If the debtor was represented by an attorney in connection with the reaffirmation agreement, the attorney must certify in writing that he or she advised the debtor of the legal effect and consequences of the agreement, including a default under the agreement. The attorney must also certify that the debtor was fully informed and voluntarily made the agreement and that reaffirmation of the debt will not create an undue hardship for the debtor or the debtor's dependants. The bankruptcy code requires a reaffirmation hearing if the debtor has not been represented by an attorney during the negotiating of the agreement, or if the court disapproves the reaffirmation agreement. The debtor may repay any debt voluntarily, however, whether or not a reaffirmation agreement exists.

An individual receives a discharge for most of his or her debts in a chapter 7 bankruptcy case. A creditor may no longer initiate or continue any legal or other action against the debtor to collect a discharged debt.

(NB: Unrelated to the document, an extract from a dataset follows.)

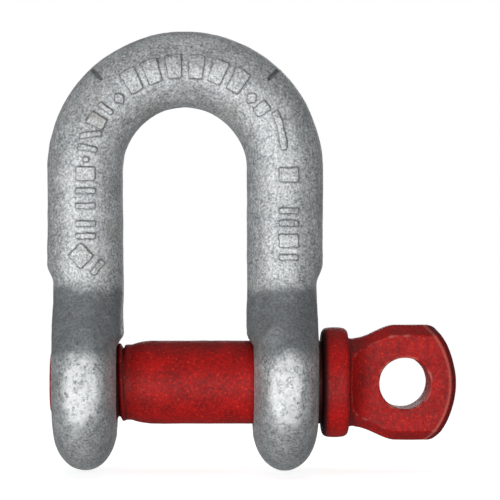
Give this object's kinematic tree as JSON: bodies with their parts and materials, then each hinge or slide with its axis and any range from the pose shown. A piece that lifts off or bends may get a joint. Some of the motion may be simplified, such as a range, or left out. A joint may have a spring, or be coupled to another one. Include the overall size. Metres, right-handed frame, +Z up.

The court may revoke a chapter 7 discharge on the request of the trustee, a creditor, or the U.S. trustee if the discharge was obtained through fraud by the debtor, if the debtor acquired property that is property of the estate and knowingly and fraudulently failed to report the acquisition of such property or to surrender the property to the trustee, or if the debtor (without a satisfactory explanation) makes a material misstatement or fails to provide documents or other information in connection with an audit of the debtor's case.